#### DATA FOR THIS TASK
※

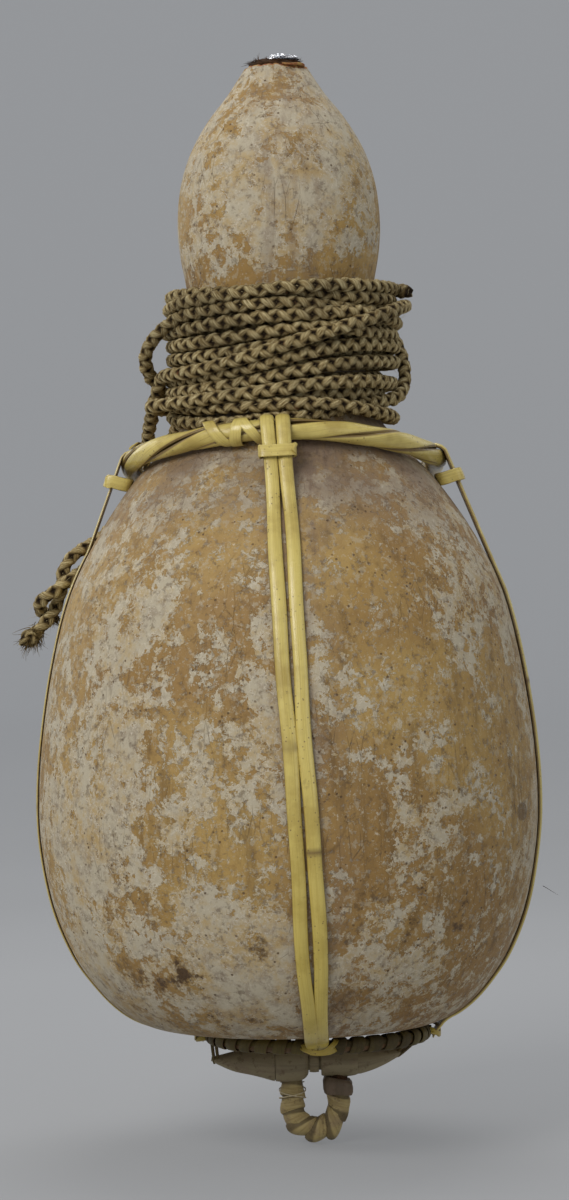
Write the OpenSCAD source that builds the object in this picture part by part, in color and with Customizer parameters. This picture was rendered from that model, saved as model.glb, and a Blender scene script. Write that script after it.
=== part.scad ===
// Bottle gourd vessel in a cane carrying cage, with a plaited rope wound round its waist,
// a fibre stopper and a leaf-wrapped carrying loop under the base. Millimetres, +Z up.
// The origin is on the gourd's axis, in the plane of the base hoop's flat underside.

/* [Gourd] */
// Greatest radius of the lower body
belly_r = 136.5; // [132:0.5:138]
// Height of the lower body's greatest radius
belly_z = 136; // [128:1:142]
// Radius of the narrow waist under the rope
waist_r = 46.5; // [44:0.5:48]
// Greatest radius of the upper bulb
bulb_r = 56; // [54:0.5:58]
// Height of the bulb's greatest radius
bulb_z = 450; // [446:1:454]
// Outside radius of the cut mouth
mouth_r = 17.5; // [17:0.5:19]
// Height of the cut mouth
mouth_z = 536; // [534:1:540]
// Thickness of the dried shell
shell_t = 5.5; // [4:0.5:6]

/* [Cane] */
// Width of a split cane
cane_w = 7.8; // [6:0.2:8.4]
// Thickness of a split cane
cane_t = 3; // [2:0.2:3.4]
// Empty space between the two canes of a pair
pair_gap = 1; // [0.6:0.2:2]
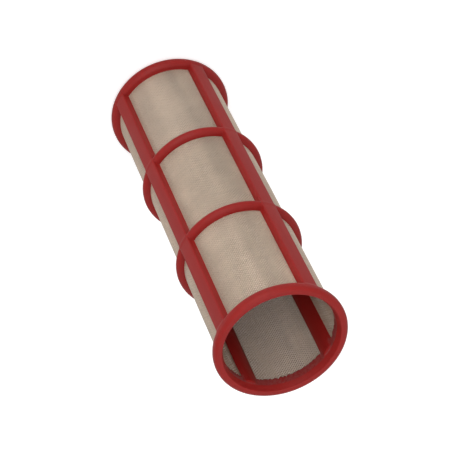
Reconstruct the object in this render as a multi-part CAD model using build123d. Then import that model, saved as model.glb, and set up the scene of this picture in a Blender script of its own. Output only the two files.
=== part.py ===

※

#### PROBLEM TO SOLVE
Produce an exact copy of all the records.

#### EXPECTED OUTPUT
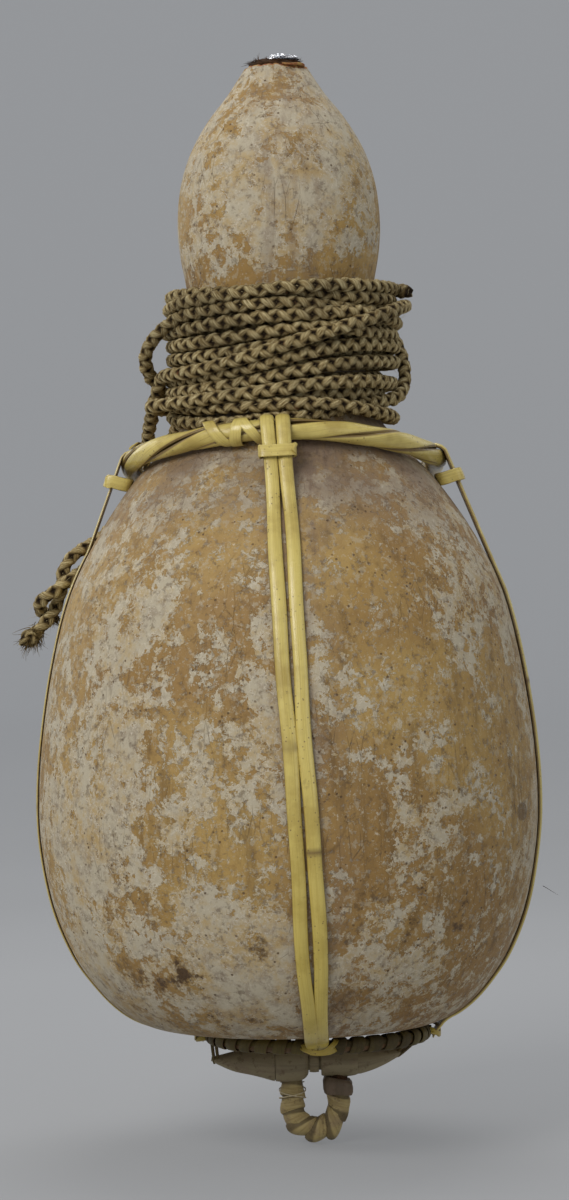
Write the OpenSCAD source that builds the object in this picture part by part, in color and with Customizer parameters. This picture was rendered from that model, saved as model.glb, and a Blender scene script. Write that script after it.
=== part.scad ===
// Bottle gourd vessel in a cane carrying cage, with a plaited rope wound round its waist,
// a fibre stopper and a leaf-wrapped carrying loop under the base. Millimetres, +Z up.
// The origin is on the gourd's axis, in the plane of the base hoop's flat underside.

/* [Gourd] */
// Greatest radius of the lower body
belly_r = 136.5; // [132:0.5:138]
// Height of the lower body's greatest radius
belly_z = 136; // [128:1:142]
// Radius of the narrow waist under the rope
waist_r = 46.5; // [44:0.5:48]
// Greatest radius of the upper bulb
bulb_r = 56; // [54:0.5:58]
// Height of the bulb's greatest radius
bulb_z = 450; // [446:1:454]
// Outside radius of the cut mouth
mouth_r = 17.5; // [17:0.5:19]
// Height of the cut mouth
mouth_z = 536; // [534:1:540]
// Thickness of the dried shell
shell_t = 5.5; // [4:0.5:6]

/* [Cane] */
// Width of a split cane
cane_w = 7.8; // [6:0.2:8.4]
// Thickness of a split cane
cane_t = 3; // [2:0.2:3.4]
// Empty space between the two canes of a pair
pair_gap = 1; // [0.6:0.2:2]
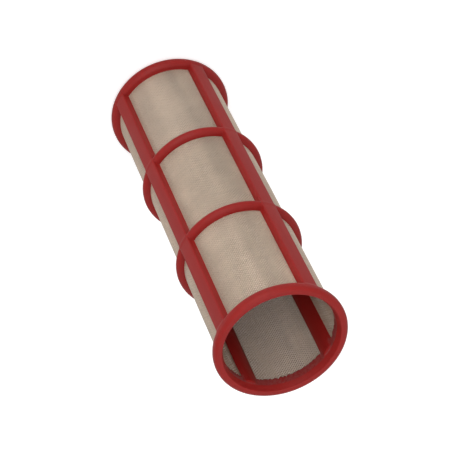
Reconstruct the object in this render as a multi-part CAD model using build123d. Then import that model, saved as model.glb, and set up the scene of this picture in a Blender script of its own. Output only the two files.
=== part.py ===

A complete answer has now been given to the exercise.